# Tamoxifen: The best SERM available



## ripped_one (Dec 22, 2011)

http://www.ncbi.nlm.nih.gov/pubmed/18692782

This study evaluates, compares, and contrasts the effects of three selective estrogen receptor modulators (SERMs), namely, tamoxifen, toremifene, and raloxifene, on the hypothalamic-pituitary-testicular axis in 284 consecutive subfertile men with idiopathic oligozoospermia using three therapeutic protocols: [1] tamoxifen, 20 mg, once daily (n = 94); [2] toremifene, 60 mg, once daily (n = 99); and [3] raloxifene, 60 mg, once daily (n = 91). The antiestrogenic effects of SERMs at the hypothalamic level result in a statistically significant increase of gonadotropin levels, which is more marked for tamoxifen and toremifene compared with raloxifene.

Picture courtesy of Ergo-Log




My thoughts: Tamoxifen and Toremifene are both great drugs for PCT.  Tamoxifen edges it out though.


----------



## ripped_one (Dec 22, 2011)

Tamoxifen improves blood vessel health, lowers LDL and Triglycerides as well

http://cat.inist.fr/?aModele=afficheN&cpsidt=933187

Abstract

Background-Tamoxifen and its analogues act as selective estrogen receptor modulators (SERMs) in women, with estrogen-like activities on some plasma cardiovascular risk factors (eg, lipoproteins). Effects of SERMs on men with coronary artery disease (CAD) have not been reported.
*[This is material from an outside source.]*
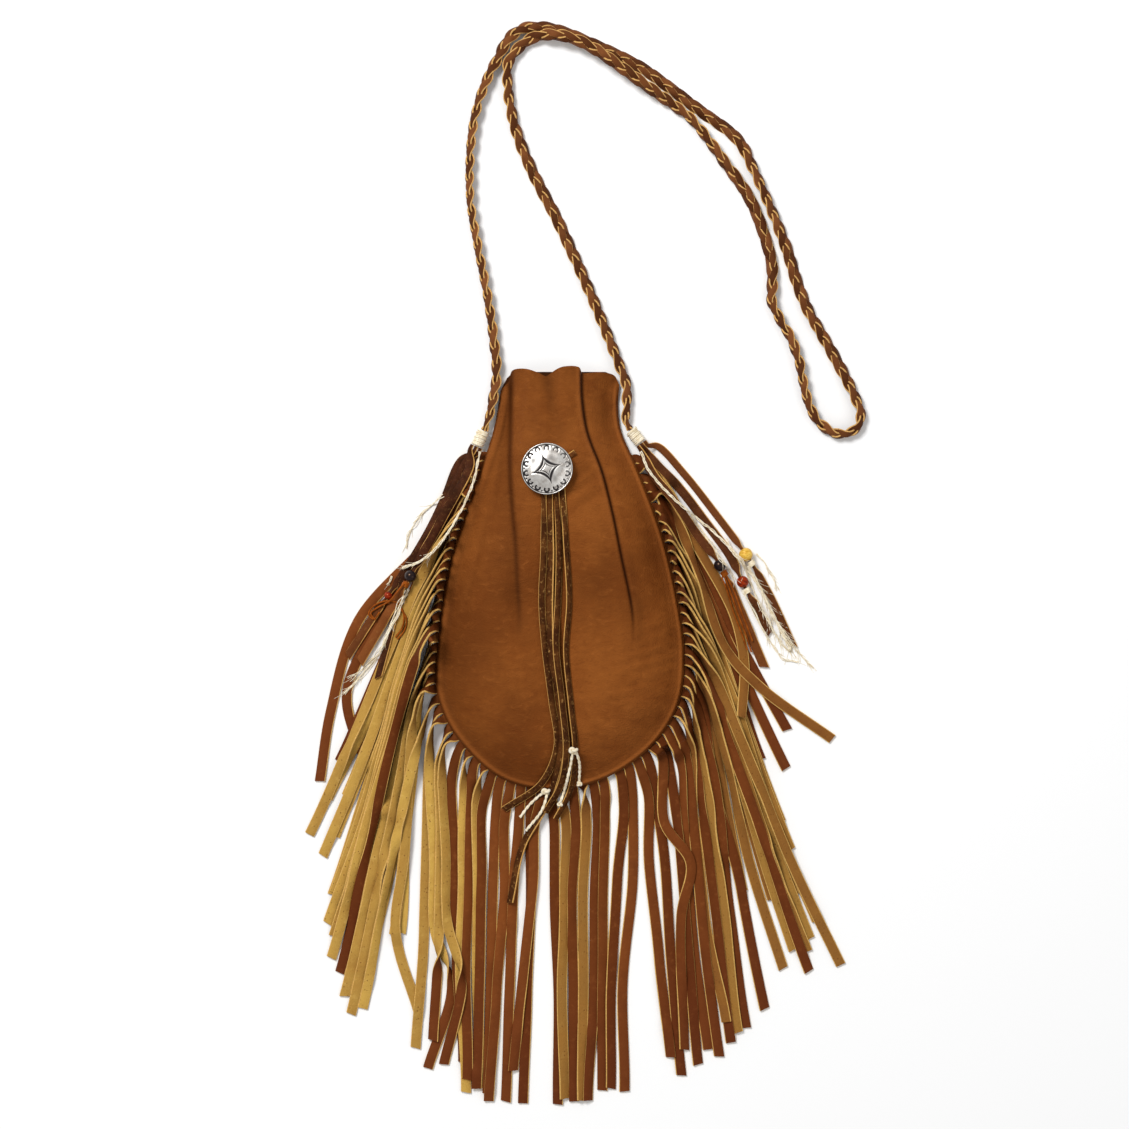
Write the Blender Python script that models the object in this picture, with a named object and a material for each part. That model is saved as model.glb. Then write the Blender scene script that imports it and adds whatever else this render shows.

Methods and Results-Thirty-one men with angiographically proven CAD were recruited; 16 were treated with tamoxifen (40 mg/d) for 56 days, and 15 were untreated. All the CAD patients were medicated with aspirin and an HMG-CoA reductase inhibitor for ≥6 weeks before entering the study. Ten men with angina-like symptoms but normal coronary arteries by angiography (NCA group) were also treated with tamoxifen. Blood samples were collected at days -7, 0, 7, 14, 21, 28, and 56 of treatment. Endothelium-dependent flow-mediated dilatation (ED-FMD) of the brachial artery was measured by high-resolution ultrasound at 5 visits. Tamoxifen caused an increase in %ED-FMD maximal at 28 days in the CAD group (2.1±0.3% to 7.5±0.7%; P<0.0001) and the NCA group (3.8±0.4% to 7.9±1.0%; P<0.0001), with no significant change in the untreated group. Tamoxifen also caused decreases in several plasma cardiovascular risk factors, including total cholesterol, triglycerides, lipoprotein(a), and fibrinogen. Except for the triglyceride response, these effects were similar to those reported for postmenopausal women treated with tamoxifen. Conclusions-Tamoxifen substantially increased ED-FMD in men with CAD who were taking conventional medication. Together with the effects on risk factors, the data strongly support clinical evaluation of SERMs for the treatment of men with CAD.


----------



## Lulu66 (Sep 2, 2012)

Great writeup. Thanx bro


----------